A JOURNEY THROUGH PROVENANCE

WHY BUSINESSCARE? :: We let our results do the talking

Express Delivery
A large parcels delivery company – so famous that in years gone by its lorries were produced in miniature as “Dinky Toys” – fell on troubled times within a short period after being sold by the family to a management team. With 760 employees, 14 depots and a deficit of millions, our objective was to maximise recoveries. Rather than follow the established route of “running the parcels” we adopted a reverse strategy. An analysis of previous “parcel company” failures revealed a picture of virtual impossibility to control a disciplined delivery service once word is out that the company is insolvent – for reasons never satisfactorily determined, parcels simply seem to go astray, never to be seen again.

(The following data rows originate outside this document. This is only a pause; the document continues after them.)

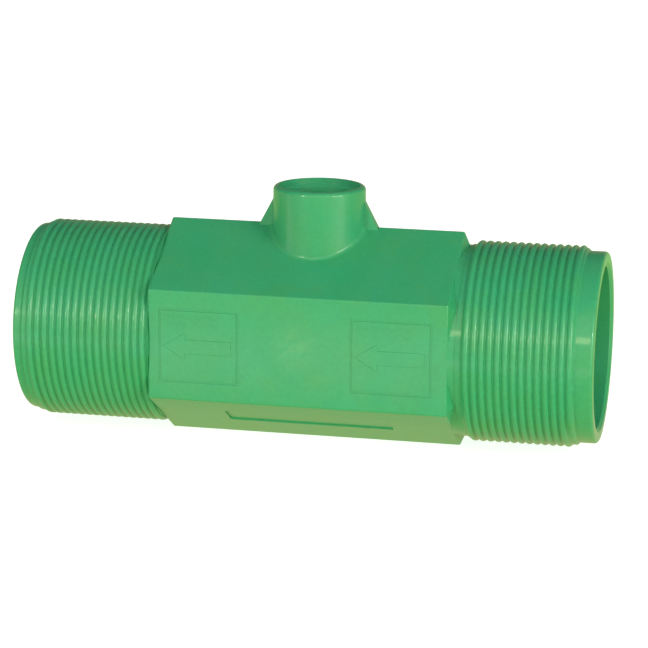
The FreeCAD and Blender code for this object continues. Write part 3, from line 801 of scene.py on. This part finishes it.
class FLOW_OT_stage(bpy.types.Operator):
    """Makes the pale floor, the lamps, the room light and the camera"""
    bl_idname = "flow_meter.stage"
    bl_label = "Stage"
    # each lamp's name, azimuth and elevation in degrees, distance, width and colour
    LAMPS = (
        ("left_lamp", -28.6, 14, 1.1, 0.11, (1.0, 0.96, 0.82)),
        ("right_lamp", 48.9, 20, 1.1, 0.06, (1.0, 0.96, 0.88)),
        ("low_lamp", -3.5, 20, 1.1, 0.16, (1.0, 0.88, 0.45)),
        ("side_lamp", 60, 12, 1.2, 0.6, (1.0, 0.95, 0.75)),
        ("front_lamp", 6, 34, 1.3, 0.9, (1.0, 0.94, 0.97)),
    )
    # what the table mirrors: the colour far in front of the meter, then each change towards
    # the back, as where it starts and ends along Y and the colour it ends in
    FAR_GLOSS = (0.28, 0.24, 0.12, 1)
    TABLE_GLOSS = (
        (-0.23, -0.17, (1.8, 1.35, 1.6, 1)),
        (-0.13, -0.08, (0.40, 0.50, 0.30, 1)),
        (-0.022, -0.008, (0.80, 0.66, 0.36, 1)),
        (0.03, 0.07, (0.55, 0.78, 0.25, 1)),
    )
    FLOOR_REACH = 4.0                   # half the width of the floor
    FLOOR_DROP = 0.0002                 # how far it lies under the meter
    PAPER = (0.55, 0.55, 0.55, 1)
    PAPER_GLOW = 0.84                   # light of the paper's own, for an even white
    ROOM_LOW = (0.60, 0.46, 0.27, 1)    # what the meter mirrors at the height of its axis
    ROOM_HIGH = (0.06, 0.06, 0.06, 1)   # and high over it
    ROOM_BLUE = 0.90                    # share of blue in the room light
    FOCAL_LENGTH = 149.2                # millimetres, for a picture 36 wide
    CAMERA_PLACE = (0.1650, -0.7681, 0.1887)
    CAMERA_AIM = (0.0023, 0.0, 0.0022)
    CAMERA_ROLL = math.radians(0.544)

    def execute(self, context):
        settings = context.scene.flow_stage
        self.floor(settings)
        self.room(settings)
        for name, azimuth, elevation, distance, size, colour in self.LAMPS:
            area_lamp(name, math.radians(azimuth), math.radians(elevation), distance, size,
                      getattr(settings, name), colour)
        self.camera(context.scene)
        return {"FINISHED"}

    def floor(self, settings):
        work = bmesh.new()
        reach = self.FLOOR_REACH
        level = CAD_LOW[2] - self.FLOOR_DROP
        corners = [(-reach, -reach), (reach, -reach), (reach, reach), (-reach, reach)]
        work.faces.new([work.verts.new((x, y, level)) for x, y in corners])
        mesh = bpy.data.meshes.new("floor")
        work.to_mesh(mesh)
        work.free()
        made = bpy.data.objects.new("floor", mesh)
        bpy.context.scene.collection.objects.link(made)
        paper = bpy.data.materials.new("white_paper")
        paper.use_nodes = True
        tree = paper.node_tree
        tree.nodes.clear()
        seen = add(tree, "ShaderNodeLightPath").outputs
        white = maths(tree, "MAXIMUM", seen["Is Camera Ray"], seen["Is Transmission Ray"])
        matt = add(tree, "ShaderNodeBsdfDiffuse", {"Color": self.PAPER})
        glow = add(tree, "ShaderNodeEmission", {
            "Color": (1, 1, 1, 1), "Strength": self.PAPER_GLOW})
        camera_side = add(tree, "ShaderNodeAddShader", {0: matt.outputs[0], 1: glow.outputs[0]})
        bounce = add(tree, "ShaderNodeEmission", {
            "Color": tuple(settings.bounce), "Strength": 1.0})
        place = add(tree, "ShaderNodeSeparateXYZ", {
            0: add(tree, "ShaderNodeTexCoord").outputs["Object"]}).outputs[1]
        mirror = self.FAR_GLOSS
        for low, high, colour in self.TABLE_GLOSS:
            mirror = mixed(tree, spread(tree, place, low, high), mirror, colour)
        gloss = add(tree, "ShaderNodeEmission", {"Color": mirror, "Strength": 1.0})
        bounce_side = add(tree, "ShaderNodeMixShader", {
            0: seen["Is Glossy Ray"], 1: bounce.outputs[0], 2: gloss.outputs[0]})
        chosen = add(tree, "ShaderNodeMixShader", {
            0: white, 1: bounce_side.outputs[0], 2: camera_side.outputs[0]})
        one_sided = add(tree, "ShaderNodeMixShader", {
            0: add(tree, "ShaderNodeNewGeometry").outputs["Backfacing"],
            1: chosen.outputs[0], 2: add(tree, "ShaderNodeBsdfTransparent").outputs[0]})
        out = tree.nodes.new("ShaderNodeOutputMaterial")
        tree.links.new(one_sided.outputs[0], out.inputs[0])
        made.data.materials.append(paper)

    def room(self, settings):
        world = bpy.data.worlds.new("studio")
        bpy.context.scene.world = world
        world.use_nodes = True
        tree = world.node_tree
        tree.nodes.clear()
        seen = add(tree, "ShaderNodeLightPath").outputs
        white = maths(tree, "MAXIMUM", seen["Is Camera Ray"], seen["Is Transmission Ray"])
        up = add(tree, "ShaderNodeSeparateXYZ", {
            0: add(tree, "ShaderNodeTexCoord").outputs["Generated"]})
        height = spread(tree, up.outputs[2], 0.0, 0.4)
        mirror = mixed(tree, height, self.ROOM_LOW, self.ROOM_HIGH)
        level = settings.world
        light = (level, level, level * self.ROOM_BLUE, 1)
        room = mixed(tree, seen["Is Glossy Ray"], light, mirror)
        final = mixed(tree, white, room, (1, 1, 1, 1))
        back = add(tree, "ShaderNodeBackground", {"Color": final, "Strength": 1.0})
        out = tree.nodes.new("ShaderNodeOutputWorld")
        tree.links.new(back.outputs[0], out.inputs[0])

    def camera(self, scene):
        lens = bpy.data.cameras.new("camera")
        lens.lens = self.FOCAL_LENGTH
        lens.sensor_width = 36.0
        made = bpy.data.objects.new("camera", lens)
        scene.collection.objects.link(made)
        made.location = self.CAMERA_PLACE
        aim = Vector(self.CAMERA_AIM) - made.location
        made.rotation_mode = "QUATERNION"
        roll = Quaternion((0, 0, 1), self.CAMERA_ROLL)
        made.rotation_quaternion = aim.to_track_quat("-Z", "Y") @ roll
        scene.camera = made
        scene.view_settings.view_transform = "Standard"


class FLOW_PT_panel(bpy.types.Panel):
    """Lists the pieces and their sizes, colours and lamps"""
    bl_label = "Flow Meter"
    bl_idname = "FLOW_PT_panel"
    bl_space_type = "VIEW_3D"
    bl_region_type = "UI"
    bl_category = "Flow Meter"

    def draw(self, context):
        for kind in OPERATORS:
            self.layout.operator(kind.bl_idname)
        for name in GROUPS:
            group = getattr(context.scene, name)
            box = self.layout.box()
            for key in group.__annotations__:
                box.prop(group, key)


GROUPS = {
    "flow_threads": ThreadSizes,
    "flow_spigots": SpigotSizes,
    "flow_marks": MarkSizes,
    "flow_body_finish": BodyFinish,
    "flow_inside_finish": InsideFinish,
    "flow_stage": StageSettings,
}
OPERATORS = (FLOW_OT_shell, FLOW_OT_supports, FLOW_OT_bearings, FLOW_OT_rotor, FLOW_OT_stage)


def register():
    for kind in tuple(GROUPS.values()) + OPERATORS + (FLOW_PT_panel,):
        bpy.utils.register_class(kind)
    for name, kind in GROUPS.items():
        setattr(bpy.types.Scene, name, bpy.props.PointerProperty(type=kind))


def unregister():
    for name in GROUPS:
        delattr(bpy.types.Scene, name)
    for kind in (FLOW_PT_panel,) + tuple(reversed(OPERATORS)) + tuple(GROUPS.values()):
        bpy.utils.unregister_class(kind)


def main():
    register()
    bpy.ops.flow_meter.stage()
    bpy.ops.flow_meter.shell()
    bpy.ops.flow_meter.supports()
    bpy.ops.flow_meter.bearings()
    bpy.ops.flow_meter.rotor()


if __name__ == "__main__":
    main()
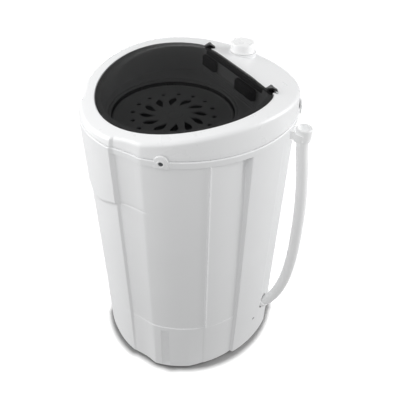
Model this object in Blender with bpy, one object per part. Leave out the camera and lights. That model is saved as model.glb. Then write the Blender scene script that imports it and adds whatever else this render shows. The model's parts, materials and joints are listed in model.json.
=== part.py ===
"""A small top-load washer and spin dryer with a smoked lid, a timer knob and a side drain hose.

Run with: blender --background --python part.py. Metres, +Z up, the front faces -Y.
The origin is on the floor, under the middle of the cabinet. Angles round the cabinet are in
degrees, from 0 at the front to 90 at the +X side and 180 at the rear.
"""

import math

import bmesh
import bpy
from mathutils import Matrix, Vector

MM = 0.001
GAP = 0.3 * MM  # between pieces that touch

# Cabinet: an oval with panels set back from it, closed above by the cover's arched top
HALF_WIDTH = 0.175
HALF_DEPTH = 0.188
SHELL_FOOT_Z = 0.007
PLINTH_Z = 0.131
GRIP_Z = 0.422
SEAM_Z = 0.533
STRIP_HEIGHT = 0.011
STEP_HEIGHT = 0.002
DRAFT = 0.004
WALL = 2.6 * MM
CROWN_Z = 0.5756
CROWN_SLOPE = 0.028
CROWN_CURVE = 0.8

# Panels: angle, then how far each level is set back, in millimetres.
# The levels are the rim (strip and cover), the upper wall, the lower wall, the plinth and its foot.
RIM, UPPER, LOWER, PLINTH, FOOT = 1, 2, 3, 4, 5
PANELS = (
    (0.0, 0.0, 0.0, 3.0, 3.0, 3.0),
    (20.4, 0.0, 0.0, 3.0, 2.6, 1.0),
    (21.6, 4.0, 6.4, 6.4, 6.0, 2.2),
    (30.0, 5.6, 7.6, 7.0, 6.4, 4.0),
    (36.6, 0.6, 3.0, 2.8, 1.6, -2.6),
    (37.8, 0.0, 2.6, 2.6, 1.2, -4.0),
    (60.0, 0.0, 2.6, 2.6, 1.0, -1.4),
    (69.2, 0.0, 2.6, 2.6, 1.0, 3.2),
    (70.0, 0.0, 0.4, 0.4, 0.2, 2.8),
    (71.2, 0.0, 0.4, 0.4, 0.2, 3.0),
    (91.8, 0.0, 8.0, 6.0, 5.0, 8.0),
    (92.8, 0.0, 0.2, 0.2, 0.0, 3.0),
    (116.4, 0.0, 0.0, 0.0, 0.0, 2.6),
    (117.6, 0.0, 1.4, 1.4, 1.0, 2.4),
    (131.0, 0.0, 1.4, 1.4, 1.0, 1.0),
    (132.2, 0.0, 5.0, 5.0, 4.0, 4.0),
    (158.8, 0.0, 5.0, 5.0, 4.0, 4.0),
    (160.0, 0.0, 0.0, 0.0, 0.0, 0.0),
    (180.0, 0.0, 0.0, 0.0, 0.0, 0.0),
)
WIDEST_STEP = 8.0  # degrees between the corners of a round stretch
LID_CORNERS = (134.0, 136.5, 142.0)  # more corners where the lid's outline turns to its straight rear

# Top cover and lid
COVER_INSET = 1.8 * MM
EDGE_ROUND = 6 * MM
COVER_WALL = 2.6 * MM
LID_Y = -0.0108  # middle of the lid's round edge
LID_RADIUS = 0.1475
LID_REAR = 0.0905
LID_WALL = 2.5 * MM
LID_RISE = 6.8 * MM
LID_GAP = 1.0 * MM
REBATE = 3.2 * MM
LEDGE = 10.0 * MM
WELL_MOUTH = 0.1085
WELL_FLOOR_Z = 0.527
HINGE_Y = 0.0965
HINGE_RADIUS = 5.0 * MM
EAR_INNER_X = 0.088
EAR_OUTER_X = 0.102
PIN_RADIUS = 1.6 * MM

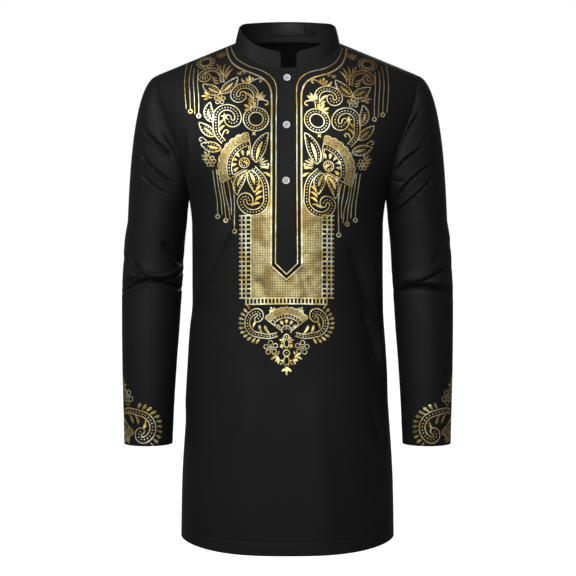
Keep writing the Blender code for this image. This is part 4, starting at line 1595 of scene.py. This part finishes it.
def cuffCloth(hand):
    # The pendant upside down on a cuff, its middle line on the sleeve's outermost one.
    def onCloth(flat):
        z = gold["cuffHeight"] - (flat[:, 1] - gold["pendantHeight"]) * gold["cuffScale"]
        across, deep = along(sleeve, "halfWidth", z), along(sleeve, "halfDepth", z)
        angle = -flat[:, 0] * gold["cuffScale"] / np.sqrt((across ** 2 + deep ** 2) / 2)
        x, y = along(sleeve, "x", z), along(sleeve, "y", z)
        return np.stack([hand * (x + np.cos(angle) * across), y - np.sin(angle) * deep, z], axis=1)
    return onCloth


pendant = both(drawn(pendantMotifs), 0) + drawn(middleMotifs)
frontPrints = [
    printed("printYoke", both(drawn(yokeMotifs), gold["drop"]), frontCloth, "frontPanel"),
    printed("printMesh", meshShapes(), frontCloth, "frontPanel"),
    printed("printPendant", pendant, frontCloth, "frontPanel"),
]
leftPrint = printed("printLeftCuff", pendant, cuffCloth(1), "leftSleeve")
rightPrint = printed("printRightCuff", pendant, cuffCloth(-1), "rightSleeve")
print("print made")

button = {
    "nodes": ("button_1", "button_2", "button_3"),
    "radius": 6,
    "thickness": 2.6,
    "rim": 1.6,
    "dish": 0.95,
    "slope": 0.5,
    "bevel": 0.45,
    "hole": 0.9,
    "holesApart": 3.1,
    "thread": 0.27,
    "strandSteps": 13,
    "strandsApart": 1.7,
    "strandsDraw": 0.5,
    "strandAside": 0.7,
    "strandBow": 0.06,
    "strandLow": 0.3,
    "strandRise": (0.6, 0.9),
    "shank": 1.5,
    "shankTop": 0.25,
    "shankDepth": 0.9,
    "winds": 4,
    "windSteps": 60,
    "post": (0.4, 0.1, -0.4, -0.9),
    "postSides": 16,
    "slant": (0.31, 0.17, 0.93),  # no thread runs this way
    "sides": 48,
    "holeSides": 20,
    "dishFaces": 0.9,  # the faces whose normals point up more than this are dished
    "roundFrom": 30,
    "smoothTo": 35,
}


def selectFaces(obj, wanted):
    bpy.ops.mesh.select_all(action="DESELECT")
    shape = bmesh.from_edit_mesh(obj.data)
    for face in shape.faces:
        face.select_set(wanted(face))
    bmesh.update_edit_mesh(obj.data)


def buttonShape():
    # A turned disc with a raised rim, a dished middle and four holes.
    bpy.ops.object.select_all(action="DESELECT")
    thickness = button["thickness"] * mm
    bpy.ops.mesh.primitive_cylinder_add(
        vertices=button["sides"], radius=button["radius"] * mm, depth=thickness,
        location=(0, 0, thickness / 2))
    disc = bpy.context.object
    bpy.ops.object.transform_apply(location=True)
    bpy.ops.object.mode_set(mode="EDIT")
    bpy.ops.mesh.select_mode(type="FACE")
    selectFaces(disc, lambda face: face.normal.z > button["dishFaces"])
    bpy.ops.mesh.inset(thickness=button["rim"] * mm)
    bpy.ops.mesh.inset(thickness=button["slope"] * mm)
    bpy.ops.transform.translate(value=(0, 0, -button["dish"] * mm))
    disc.data.materials.append(whiteButton)
    disc.data.materials.append(shadedDishButton)
    # The dished faces take the darker copy of the plastic, as painted shade in the recess.
    for face in bmesh.from_edit_mesh(disc.data).faces:
        face.material_index = int(face.select)
    bmesh.update_edit_mesh(disc.data)
    bpy.ops.object.mode_set(mode="OBJECT")
    bevelled(disc, button["bevel"], 3, button["roundFrom"])
    reach = button["holesApart"] / 2 * mm
    for x in (-reach, reach):
        for y in (-reach, reach):
            bpy.ops.mesh.primitive_cylinder_add(
                vertices=button["holeSides"], radius=button["hole"] * mm, depth=3 * thickness,
                location=(x, y, 0))
            drill = bpy.context.object
            apply(disc, "BOOLEAN", object=drill, operation="DIFFERENCE", solver="EXACT")
            bpy.data.objects.remove(drill)
    selectOnly(disc)
    bpy.ops.object.shade_smooth_by_angle(angle=np.radians(button["smoothTo"]))
    return disc


def tube(path, radius, sides=8):
    # A round thread along the path, closed at both ends.
    ahead = unit(np.gradient(path, axis=0))
    across = unit(np.cross(ahead, button["slant"]))
    up = np.cross(across, ahead)
    turn = np.linspace(0, 2 * np.pi, sides, endpoint=False)
    ringed = path[:, None] + radius * (
        np.cos(turn)[None, :, None] * across[:, None] + np.sin(turn)[None, :, None] * up[:, None])
    faces = [tuple(range(sides))[::-1], tuple(range((len(path) - 1) * sides, len(path) * sides))]
    for i in range(len(path) - 1):
        for j in range(sides):
            k = (j + 1) % sides
            faces.append((i * sides + j, i * sides + k, (i + 1) * sides + k, (i + 1) * sides + j))
    return ringed.reshape(-1, 3), faces


def merged(shapes):
    points, faces, start = [], [], 0
    for corners, sides in shapes:
        points.append(corners)
        faces += [tuple(n + start for n in face) for face in sides]
        start += len(corners)
    return np.concatenate(points), faces


def buttonThreads():
    # Two rows of strands crossed over the middle, and the wound shank below the button.
    half = button["holesApart"] / 2
    top = button["thickness"] - button["dish"]
    strands = []
    turn = np.linspace(0, np.pi, button["strandSteps"])
    down = np.array([1, 1, 0])
    for cross, height in zip((-1, 1), button["strandRise"]):
        for off in (-1, 0, 1):
            # The strands draw together where they cross.
            apart = off * button["thread"] * (button["strandsApart"] - np.sin(turn) * button["strandsDraw"])
            apart = apart * button["strandAside"]
            x = np.cos(turn) * half - apart * cross
            y = np.cos(turn) * half * cross + apart
            rise = np.sin(turn) * height + top - button["strandLow"] - button["strandBow"] * abs(off)
            over = np.stack([x, y, rise], axis=1)
            path = np.concatenate([over[[0]] * down, over, over[[-1]] * down])
            strands.append(tube(path, button["thread"]))
    winds = np.linspace(0, 2 * np.pi * button["winds"], button["windSteps"])
    reach = button["shank"]
    low = button["shankTop"] - winds / winds[-1] * button["shankDepth"]
    wound = np.stack([np.cos(winds) * reach, np.sin(winds) * reach, low], axis=1)
    strands.append(tube(wound, button["thread"]))
    strands.append(tube(np.array([[0, 0, z] for z in button["post"]]), reach, button["postSides"]))
    return merged(strands)


def makeButtons():
    disc = buttonShape()
    corners, faces = buttonThreads()
    for node in button["nodes"]:
        low, high = (np.array(corner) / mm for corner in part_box(node))
        at, out = skins["placketFlap"].find_nearest(((low + high) / 2).tolist())[:2]
        out = np.array(out)
        right = unit(np.cross([0, 0, 1.0], out))
        turn = np.stack([right, np.cross(out, right), out], axis=1)
        foot = (low + high) / 2 - out * button["thickness"] / 2
        piece = bpy.data.objects.new(node.replace("_", ""), disc.data.copy())
        bpy.context.scene.collection.objects.link(piece)
        piece.data.transform(Matrix.Translation(Vector(foot * mm)) @ Matrix(turn.tolist()).to_4x4())
        place(piece, "button", node)
        name = node.replace("button_", "buttonThread")
        place(addMesh(name, corners @ turn.T + foot, faces, whiteThread), "button")
    bpy.data.objects.remove(disc)


makeButtons()
print("buttons made")


label = {
    "tapes": [("neckLabel", "neck_label", (-30, 30)), ("sizeTab", "size_tab", (31, 49))],
    "drop": 3,
    "gap": 0.5,
    "height": 20,
    "thickness": 0.5,
    "edge": 0.15,
    "belly": 0.35,
    "columns": 31,
    "rows": 15,
}


def makeLabel(name, node, span):
    behind = collarGrid[0, :, 1] > body["middle"] + body["backNeckDepth"] / 4
    order = np.argsort(collarGrid[0, behind, 0])
    bottom, top, into = (points[behind][order] for points in (collarGrid[0], collarGrid[-1], collarInward[0]))

    x = np.linspace(*span, label["columns"])
    low, high, into = (onEach(x, bottom[:, 0], points) for points in (bottom, top, into))
    down = unit(low - high)
    hung = high + unit(into) * (collar["thickness"] + label["gap"])
    shares = np.linspace(1, 0, label["rows"])
    grid = np.array([hung + down * (label["drop"] + label["height"] * share) for share in shares])
    inward = np.broadcast_to(np.array([0, -1.0, 0]), grid.shape)
    off = np.linspace(-1, 1, label["columns"])
    belly = label["belly"] * np.sin(np.pi * shares)[:, None] * (1 - off ** 4)
    grid = grid + inward * belly[..., None]
    piece = rounded(wall(name, grid, inward, label["thickness"], blackSatin), label["edge"])
    return place(piece, "label", node)


labels = [makeLabel(*tape) for tape in label["tapes"]]
print("labels made")


stitch = {"length": 2.2, "pitch": 2.9, "width": 0.5, "height": 0.28, "sink": 0.12, "slope": 0.2}


def stitched(name, rows, cloth):
    # Raised threads, end to end along each row.
    shapes, skin = [], skins[cloth]
    half = stitch["length"] / 2
    for path in rows:
        at = distance(path)
        for middle in np.arange(stitch["pitch"] / 2, at[-1] - stitch["pitch"] / 3, stitch["pitch"]):
            near = [skin.find_nearest(onEach(middle + off, at, path).tolist()) for off in (-half, half)]
            a, b = (np.array(hit[0]) for hit in near)
            out = unit(np.array(near[0][1]) + np.array(near[1][1]))
            ahead = unit(b - a)
            side = np.cross(ahead, out) * stitch["width"] / 2
            low = -out * stitch["sink"]
            high = out * stitch["height"]
            shapes.append((np.array([
                a + side + low, a - side + low, b - side + low, b + side + low,
                a + (b - a) * stitch["slope"] + high, b + (a - b) * stitch["slope"] + high,
            ]), [(0, 1, 2, 3), (0, 3, 5, 4), (2, 1, 4, 5), (1, 0, 4), (3, 2, 5)]))
    return place(addMesh(name, *merged(shapes), blackThread), "cloth")


def rowAt(grid, z):
    return grid[np.argmin(np.abs(grid[:, 0, 2] - z))]


def hemRow(grid):
    line = torso["z"][0] + body["hemLine"]
    return [rowAt(grid, line + hemShift(torso["halfWidth"][0], line))]


def cuffRow(grid):
    row = rowAt(grid, sleeves["end"] + sleeves["hemLine"])
    return [np.concatenate([row, row[:1]])]


def collarRows():
    # Round the collar, a little inside its edge.
    inside = collar["stitchIn"]
    at = distance(collarGrid[0])
    keep = (at > inside) & (at < at[-1] - inside)
    low, high = collarGrid[0, keep], collarGrid[-1, keep]
    rise = unit(high - low) * inside
    below, above = low + rise, high - rise
    ends = [np.linspace(below[n], above[n], collar["endSteps"]) for n in (0, -1)]
    return [below, above, *ends]


def placketRows():
    # Down both edges to the point, and across above it.
    inside = placket["stitchIn"]
    half = placket["halfWidth"] - inside
    top, start = placket["top"][1], placket["pointStart"]
    tip = placket["tip"][1] + placket["stitchPoint"] * inside
    count, across = placket["stitchRows"], placket["boxSteps"]
    z = np.append(np.linspace(top - placket["stitchTop"], start, count), tip)
    edges = [(placketMiddle(z) + hand * np.append(np.full(count, half), 0), z) for hand in (-1, 1)]
    box = placketMiddle(placket["boxTop"]) + np.linspace(-half, half, across)
    edges.append((box, np.full(across, placket["boxTop"])))
    return [np.stack([x, bodyY(x, z, -1) - placket["lift"], z], axis=1) for x, z in edges]


collarStitches = stitched("collarStitches", collarRows(), "collarBand")
placketStitches = stitched("placketStitches", placketRows(), "placketFlap")
frontStitches = stitched("frontHemStitches", hemRow(frontGrid), "frontPanel")
backStitches = stitched("backHemStitches", hemRow(backGrid), "backPanel")
leftStitches = stitched("leftCuffStitches", cuffRow(leftGrid), "leftSleeve")
rightStitches = stitched("rightCuffStitches", cuffRow(rightGrid), "rightSleeve")
print("stitching made")
studio = {
    "floor": -1.55,
    "floorSize": 60,
    "floorColour": (0.9, 0.9, 0.89),
    "floorRoughness": 0.9,
    "floorGlow": {"Emission Color": (1, 1, 1, 1), "Emission Strength": 1.0},
    "world": 0.12,
    "lamps": [  # name, place, width and height, power
        ("key", (-1.35, -1.55, 0.9), (1.1, 1.1), 18.5),
        ("front", (-0.15, -2.9, 0.1), (1.7, 1.6), 22),
        ("top", (-0.45, -1.9, 1.45), (1.3, 0.9), 12),
        ("back", (0.5, 2.9, 0.8), (1.5, 1.5), 24),
    ],
    "lampsAim": (0, 0, -0.35),
    "lens": 95.6,
    "sensor": 36,
    "camera": (0.00085, -2.6, -0.29),
    "cameraAim": (0.00085, 0, -0.4145),
}


def aimed(obj, where, at):
    bpy.context.scene.collection.objects.link(obj)
    obj.location = where
    obj.rotation_euler = (Vector(at) - Vector(where)).to_track_quat("-Z", "Y").to_euler()


def makeStudio():
    bpy.ops.mesh.primitive_plane_add(size=studio["floorSize"], location=(0, 0, studio["floor"]))
    floor = bpy.context.object
    floor.name = "floor"
    pale = material("paleFloor", studio["floorColour"], studio["floorRoughness"], **studio["floorGlow"])[0]
    floor.data.materials.append(pale)
    floor.visible_diffuse = floor.visible_glossy = False  # the floor doesn't light the cloth from below
    world = bpy.data.worlds.new("studio")
    bpy.context.scene.world = world
    world.use_nodes = True
    tree = world.node_tree
    seen = node(tree, "LightPath").outputs["Is Camera Ray"]
    strength = ranged(tree, seen, studio["world"], 1)
    fill(tree, tree.nodes["Background"], {"Color": (1, 1, 1, 1), "Strength": strength})
    for name, where, size, power in studio["lamps"]:
        lamp = bpy.data.lights.new(name, "AREA")
        lamp.energy = power
        lamp.shape = "RECTANGLE"
        lamp.size, lamp.size_y = size
        obj = bpy.data.objects.new(name, lamp)
        aimed(obj, where, studio["lampsAim"])
        obj.visible_camera = False
    lens = bpy.data.cameras.new("camera")
    lens.lens = studio["lens"]
    lens.sensor_width = studio["sensor"]
    camera = bpy.data.objects.new("camera", lens)
    aimed(camera, studio["camera"], studio["cameraAim"])
    bpy.context.scene.camera = camera
    bpy.context.scene.view_settings.view_transform = "Standard"


makeStudio()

In this instance there was an outstanding debtor-book of around £2.5 million, which historically was likely to produce only about £0.75 million in any ongoing trading operation. We placed two team members at each of the 14 depots across the country and when the articulated lorries arrived at around 6am bearing the area's parcels, we simply “turned them round” and sent all the parcels back to the central “hub” where they were re-sorted for ultimate return to the company's customers.

Each customer was contacted and invited to come and collect their undelivered parcels, but advised to bring with them their cheque books as we were exercising a carrier's'lien on their parcels against earlier outstanding accounts. We may not have been flavour of the month with a number of former customers, but we did recover £2.5 million in book debts.